Gerry's the real deal. When he describes how on lookout "everyday, all the time, those mountains look different," you understand it, if only by witnessing how the memory moves him. You laugh too as he talks about his first stint on Desolation when he took little food, no entertainment and a monk's idealism. Or later on Sourdough, a lot looser and wiser, he counted on a Cessna pilot he knew only by radio to toss cartons of ice cream and beer on nearby snowfields. "When a can busted on impact," Gerry says, "you'd hustle to suck down the brew on the clock or not."
For 10 years, Gerry and I have taught a class called "Beats on the Peaks: Lookout Poets and Backcountry Tales" while traversing Ross Lake between Desolation and Sourdough, about 15 miles apart near the U.S.-Canada border. Come August, we gather a dozen backpackers – schoolteachers on break, history buffs, long-ago beatniks whose gray hair and sore knees are little match for their enthusiasm. We all board a barge Gerry has captained for decades. It's called the Mule, its back saddled with an old picnic table and a few folding chairs.
Camping three days at lakeside, we study natural history like fire scars, the ways of wildlife, how mountains and rivers form, and celebrate Gary Snyder, Jack Kerouac and the long line of scribblers who have spent time in the North Cascades for labor and adventure. Along the way we learn about jobs like trail crew and wilderness rangers, how to read a topo map, work an Osborne Firefinder or hop on a stool with insulating glass feet before lightning strikes the lookout cabin.

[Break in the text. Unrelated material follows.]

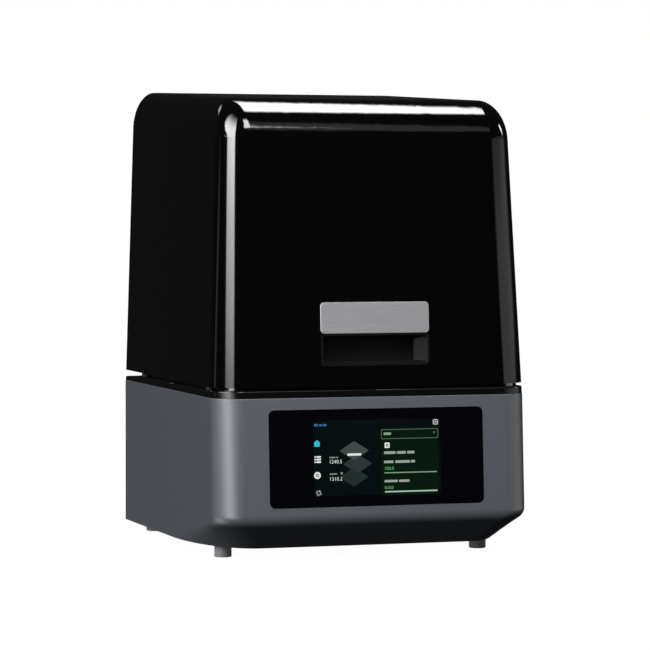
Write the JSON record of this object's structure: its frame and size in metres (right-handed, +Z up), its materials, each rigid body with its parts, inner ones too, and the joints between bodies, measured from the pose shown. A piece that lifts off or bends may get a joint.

The best part is rising early on Saturday for the hike to Desolation Peak where Kerouac stood watch in 1956, a few months before he published On the Road, a book that changed America and turned his life upside down with fame. It's a full day's journey, about 12 miles roundtrip with a steep climb of 5,000 feet. Later that night, we swap stories around the campfire and fill journals with images for our own poems: plant species at trailside, off-color remarks, pink alpenglow on Nohokomeen Glacier – what Kerouac called a "hundred football fields of snow." As the embers cool, we thank writers throughout the West and beyond.
As luck would have it, shortly before our class in 2002, Gerry and I spent an afternoon on Ross Lake with Gary Snyder and a few friends. The day before, Snyder had spoken in a Park Service event called "A Lookouts' Rendezvous" in honor of John Suiter's Poets on the Peaks, a first-rate history of Beat Generation writers in the North Cascades. It was the first time Snyder had ventured up the Skagit Valley in nearly half a century.

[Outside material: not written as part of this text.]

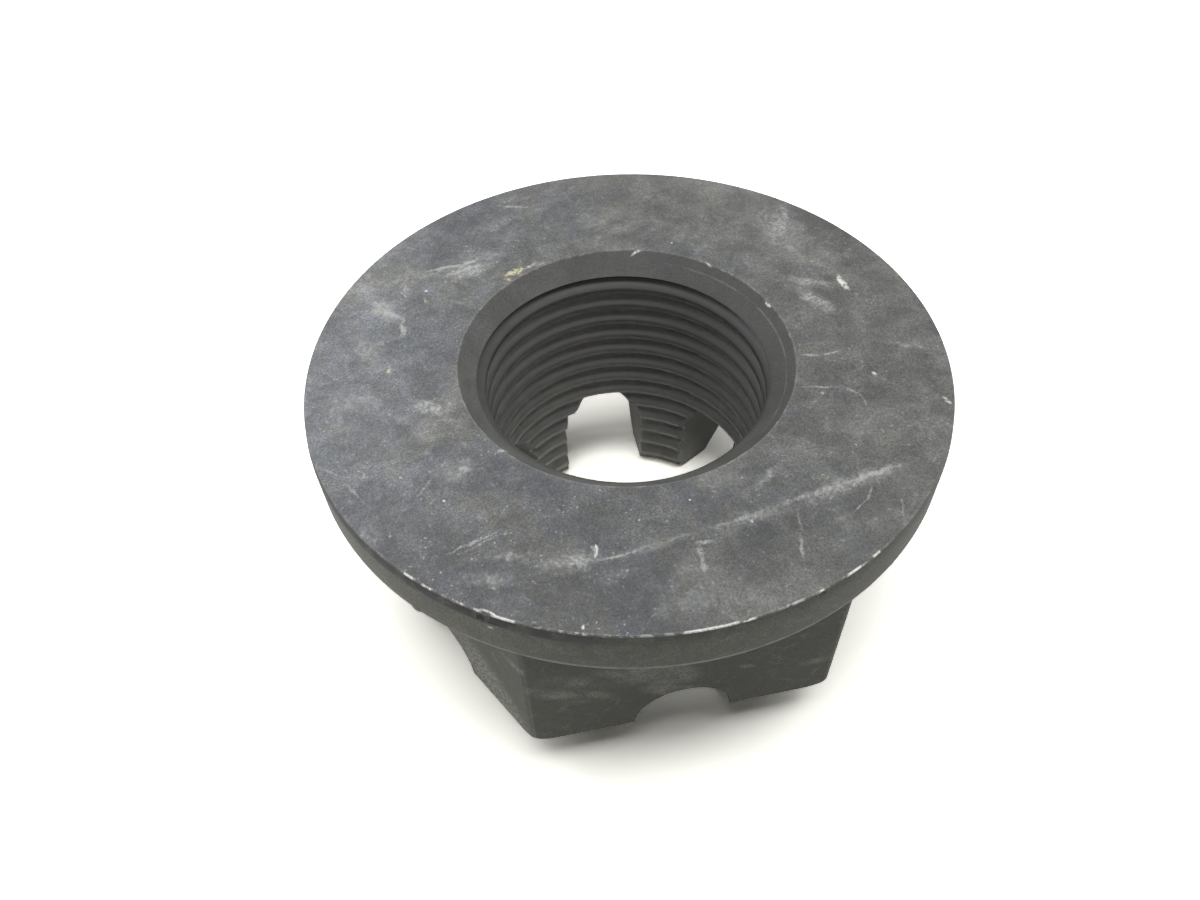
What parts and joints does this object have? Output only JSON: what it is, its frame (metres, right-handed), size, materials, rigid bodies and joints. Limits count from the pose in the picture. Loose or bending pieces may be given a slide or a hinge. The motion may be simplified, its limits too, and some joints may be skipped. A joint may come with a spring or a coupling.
{
  "type": "castellated flange nut",
  "caption": "Flange nut with a hexagon under a wide round flange, a flat bearing face, a threaded bore, and a conical crown slotted through each flat for a split pin.",
  "frame": {"origin": "on the thread's axis, in the plane of the crown's end, on which the nut stands", "axes": "+Z along the thread's axis towards the bearing face; -Y through the middle of one flat and its slot"},
  "size_m": [0.0554, 0.0554, 0.0292],
  "materials": {
    "black_steel": "black phosphate, satin, rubbed and smeared by use"
  },
  "bodies": {
    "root": {"flange_nut": "black_steel"}
  },
  "joints": []
}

Aboard the Mule, as wind kicked spray across the bow, Snyder admired a view he hadn't seen in decades and talked about the summers he spent firewatching in 1952 and '53. I told him how his poem, "Mid-August at Sourdough Mountain Lookout," inspired me to move west after growing up in Indiana, how I still turn to it year after year with Gerry and our students. He smiled and laughed.
"When you wrote those poems on Sourdough," I asked, "did you expect them to have such a lasting influence on the people here?"
"No, I was just a kid," Snyder replied. "Those poems started out as journal sketching notes with a little haiku mixed in. I caught the flavor from the Chinese poetry I was studying at the time."
Snyder described Hanshan, the ninth-century poet who lived in a place called Cold Mountain, where "days and months slip by like water." I was familiar with the man from Snyder's early translations but had never grasped the tradition he represented. Hanshan was part of a long line of Chinese mountain poets who wrote about the hermit's life and about each other. Their words trailed across centuries. Finishing his explanation, Snyder looked at me as if waiting for a nod, though still I needed to hear more.
"You see, ours is a baby culture," he said, his thumb veering toward the skyline. "We'll need a hundred poets on Sourdough and a thousand other peaks to create a rooted culture here. I was only one."
Later that afternoon, Snyder relaxed alone, his elbows on the railing, and I watched Gerry at the helm as friends leaned in close to hear him talking over the diesel engine. I knew then that this is how it works, slow but sure, like our pace up Desolation. Every story we share about the Beats and busted beer cans, big snow years and riding out a lightning storm on a glass-footed stool, reminds us: To retell a tale means as much as first hearing it. Every word is a step toward home.